Third, the material of the dress comes from Tara, Scarlett’s home, which she thinks as the safest place of all, for instance, in the middle of war when she has to leave Atlanta:

“’Just where are you going?’ She stood shaking, listening to his words, hardly hearing them. But at this question, she suddenly knew where she was going, knew that all this miserable day she had known where she was going. The only place. ‘I’m going home,’ she said. ‘Home? You mean to Tara?’ ‘Yes, yes! To Tara’” (371). By wearing the soft velvet cloth she can have her mother’s memory and also a piece of her home near to her, which brings a sense of safety to the dress. In so doing Scarlett has a part of Tara with her, to protect her from the anxieties and dangers she is faced with. In a way she can place herself home by wearing the dress with its many connotations to Tara and her mother.

On the whole these elements together form a group of signifiers that can be read as signifying a safe place and a shield against the misery of after-war life. In this dress

Scarlett can find a soft, soothing cloth, her mother, and her home, all things that make her feel safer and more protected in a changed world.

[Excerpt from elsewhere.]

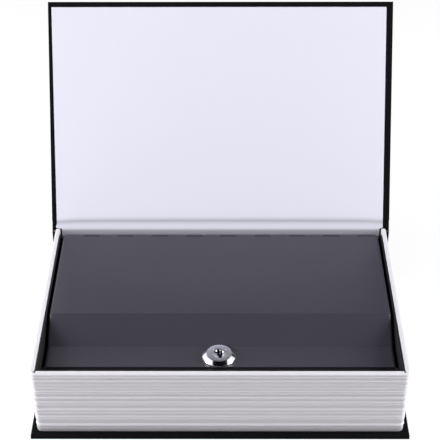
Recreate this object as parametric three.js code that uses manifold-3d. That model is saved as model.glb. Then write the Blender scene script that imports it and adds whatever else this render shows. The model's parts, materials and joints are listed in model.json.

As Flügel suggests, in a scary situation, under the threat to her home, Scarlett wraps herself up in such clothing that she feels safe in in order to feel protected from the threats she is facing.

The function of clothing as protection has, as I have shown, many different kinds of functions in the novel. Different physical and psychological functions form some of the social constructs in the novel, as can be seen in the instance of moral protection in relation to the proper street wear represented by the difference between Belle Watling and Scarlett, in the way Scarlett covers herself when she hears soldiers approaching, as well as character construction, as we get to see what Scarlett makes of the green velvet curtains of her mother, or the way Rhett describes the lack of clothing at war.